The lower or after corner of a sail.
- ‘A clew of the sail is fixed to the slide allowing the sail to be orientated without a need for a boom.’
- ‘Hullo is a rectangular shaped flat wooden plank seater with its four corners fixed to the roof by means of metal clews which can swing.’
- ‘I started to give the outhaul a good yank to get the foot of the main tight and the damned thing came off in my hand along with a piece of the sail containing the clew.’
- ‘The lower trailing corner 12 of the sail is known as the clew, and typically incorporates an eyelet, or a series of eyelets.’

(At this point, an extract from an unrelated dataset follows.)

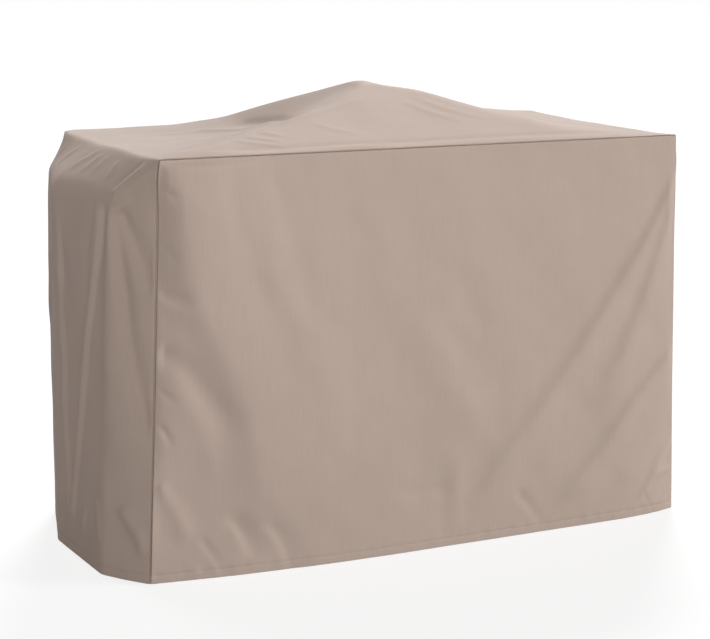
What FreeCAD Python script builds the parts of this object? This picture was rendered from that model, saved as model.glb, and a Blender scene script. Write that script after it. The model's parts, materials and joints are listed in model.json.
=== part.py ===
"""Fitted cloth cover for a wide grill cart, in the shape it takes when it hangs over the cart.

Three cloth panels are sewn together: a front, a back, and one strip that runs up the left end,
over the top and down the right end. The top stands up as a low tent over the grill's lid, and the
left end is pushed out where the cloth passes over a side handle. The two seams are bound inside
with tape, the hem is turned up twice, and four hook-and-loop straps inside the ends tie it down.

Frame: +Z up, front towards -Y, origin on the floor under the middle of the bounding box. In mm.
"""
import FreeCAD, Part
import Sketcher
import os

from FreeCAD import Matrix, Placement, Rotation, Vector

SIZES = [
    ("top_length", 1473, "front top seam from corner to corner"),
    ("top_depth", 795, "front top seam to back top seam"),
    ("drop", 1067, "top seams down to the hem"),
    ("tent_rise", 130, "ridge above the top seams"),
    ("ridge_length", 156, "ridge of the tent, front to back"),
    ("ridge_shift", 20, "ridge to the left of the middle of the top"),
    ("front_bow", 47, "middle of the front hem, forward of its corners"),
    ("back_bow", 47, "middle of the back hem, behind its corners"),
    ("bow_shoulder", 322, "hem corner to the place where the bow is full"),
    ("left_flare", 48.5, "left seams at the hem, outside their top corners"),
    ("right_flare", 32, "right seams at the hem, outside their top corners"),
    ("bulge_reach", 94, "left end pushed out past its front seam by the side handle"),
    ("back_reach", 70, "left end pushed out past its back seam, where the handle is further in"),
    ("bulge_run", 119, "left seam to the bend where the push is full, front to back"),
    ("crown_reach", 33, "middle of the left end, further out than the front bend"),
    ("crown_back", 15, "middle of the left end, behind the middle of the cover"),
    ("shoulder_drop", 95, "side handle below the top seams"),
    ("cloth_thickness", 1, "coated woven cloth"),
    ("hem_width", 25, "turned-up hem"),
    ("hem_thickness", 2, "the two turned-up layers"),
    ("binding_width", 12, "tape over the seam allowances"),
    ("binding_thickness", 1.6, "tape with the allowances folded in it"),
    ("strap_height", 40, "floor to the lower edge of a strap, along the wall"),
    ("left_setback", 15, "bend of the left end to a strap's sewn tab"),
    ("right_setback", 110, "right seam to a strap's sewn tab"),
    ("tab_length", 30, "sewn tab, folded and stitched through"),
    ("webbing_width", 25, "strap webbing"),
    ("webbing_thickness", 1.6, "strap webbing"),
    ("webbing_length", 165, "free webbing past its tab"),
    ("webbing_round", 8, "rounded free end"),
    ("patch_length", 60, "hook patch"),
    ("patch_width", 20, "hook patch"),
    ("patch_thickness", 1.5, "hook patch and loop patch, each"),
    ("patch_inset", 8, "hook patch to the free end of its webbing"),
    ("patch_round", 3, "rounded corners of the patches"),
    ("loop_margin", 2.5, "loop patch past the hook patch, all round"),
    ("strap_gap", 0.3, "between a strap and what it lies against"),
]

PAST = 60.0   # how far a cutting form stands past the faces that it leaves alone

doc = FreeCAD.newDocument("grill_cover")
sheet = doc.addObject("Spreadsheet::Sheet", "Sizes")
for row, (alias, value, note) in enumerate(SIZES, start=1):
    sheet.set(f"A{row}", alias)
    sheet.set(f"B{row}", str(value))
    sheet.setAlias(f"B{row}", alias)
    sheet.set(f"C{row}", note)
doc.recompute()


def size(alias):
    """The value of one cell of the sheet."""
    return float(sheet.get(alias))


# ---- where the cloth is ------------------------------------------------------------------------

HALF_LENGTH = size("top_length") / 2
HALF_DEPTH = size("top_depth") / 2
DROP = size("drop")
LEFT_HEM = -HALF_LENGTH - size("left_flare")
RIGHT_HEM = HALF_LENGTH + size("right_flare")
BEND_X = LEFT_HEM - size("bulge_reach")
BACK_BEND_X = LEFT_HEM - size("back_reach")
CROWN_X = BEND_X - size("crown_reach")
FRONT_Y = -HALF_DEPTH - size("front_bow")
BACK_Y = HALF_DEPTH + size("back_bow")
RIDGE_Z = DROP + size("tent_rise")
SHOULDER_Z = DROP - size("shoulder_drop")
MIDDLE = Vector((CROWN_X + RIGHT_HEM) / 2, (FRONT_Y + BACK_Y) / 2, 0)


def at(x, y, z):
    """A point given from the middle of the top, in the frame of the whole cover."""
    return Vector(x, y, z) - MIDDLE


TOP_FRONT_LEFT = at(-HALF_LENGTH, -HALF_DEPTH, DROP)
TOP_FRONT_RIGHT = at(HALF_LENGTH, -HALF_DEPTH, DROP)
TOP_BACK_LEFT = at(-HALF_LENGTH, HALF_DEPTH, DROP)
TOP_BACK_RIGHT = at(HALF_LENGTH, HALF_DEPTH, DROP)
HEM_FRONT_LEFT = at(LEFT_HEM, -HALF_DEPTH, 0)
HEM_FRONT_RIGHT = at(RIGHT_HEM, -HALF_DEPTH, 0)
HEM_BACK_LEFT = at(LEFT_HEM, HALF_DEPTH, 0)
HEM_BACK_RIGHT = at(RIGHT_HEM, HALF_DEPTH, 0)
BOW_FRONT_LEFT = at(LEFT_HEM + size("bow_shoulder"), FRONT_Y, 0)
BOW_FRONT_RIGHT = at(RIGHT_HEM - size("bow_shoulder"), FRONT_Y, 0)
BOW_BACK_LEFT = at(LEFT_HEM + size("bow_shoulder"), BACK_Y, 0)
BOW_BACK_RIGHT = at(RIGHT_HEM - size("bow_shoulder"), BACK_Y, 0)
BEND_FRONT = at(BEND_X, -HALF_DEPTH + size("bulge_run"), 0)
BEND_BACK = at(BACK_BEND_X, HALF_DEPTH - size("bulge_run"), 0)
CROWN = at(CROWN_X, size("crown_back"), 0)
RIDGE_FRONT = at(-size("ridge_shift"), -size("ridge_length") / 2, RIDGE_Z)
RIDGE_BACK = at(-size("ridge_shift"), size("ridge_length") / 2, RIDGE_Z)
LEAN = TOP_FRONT_LEFT - HEM_FRONT_LEFT
SHOULDER_FRONT = BEND_FRONT + LEAN * (SHOULDER_Z / DROP)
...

2The cords by which a hammock is suspended.
- ‘Tie the clew down to the boom using a reef knot.’
- ‘A good but currently illegal idea you can use to keep tension in the outhaul lines is to tie the clew inhaul shockcord between the clew cringle and the block.’
3A ball of thread (used especially with reference to the thread supposedly used by Theseus to mark his way out of the Cretan labyrinth)
- ‘The clever man took a clew of rope and suspended it by the door of entry so that it could serve as a guide to all who entered or came out.’
- ‘A clew of sugán rope or ceirtlin súgán in traditional style was made of bent grass by Peter Shevlin of Belmullet.’
- ‘If we observe this clew of wool from, say a kilometre distance, it is just a spot - zero dimension.’
4archaic variant of clue
- ‘In searching for evidence of the presence of the murderer, not a clew of any kind could be found.’
- ‘To this horrible mystery there is not as yet, we believe, the slightest clew.’
1 Haul up the clews of a sail to the yard or into the mast ready for furling.
- ‘And your Arthur, I mind, was one of the four men to go aloft to clew it up.’
- ‘If you intend to set them again after the topsail is reefed, clew the sail up.’
- ‘It is mostly the way to man the clew-lines and the bunt-lines, ease off the lee-sheet and clew it up.’
- 1.1Lower an upper square sail by hauling down on the clew lines while slacking away on the halyard.
- ‘Then, by these, brace in the yard and clew it down.’
- ‘Sailors clew down and tied the cargo and themselves with ropes to the ship.’
Old English cliwen, cleowen (denoting a rounded mass, also a ball of thread), of Germanic origin; related to Dutch kluwen. All senses are also recorded for the form clue.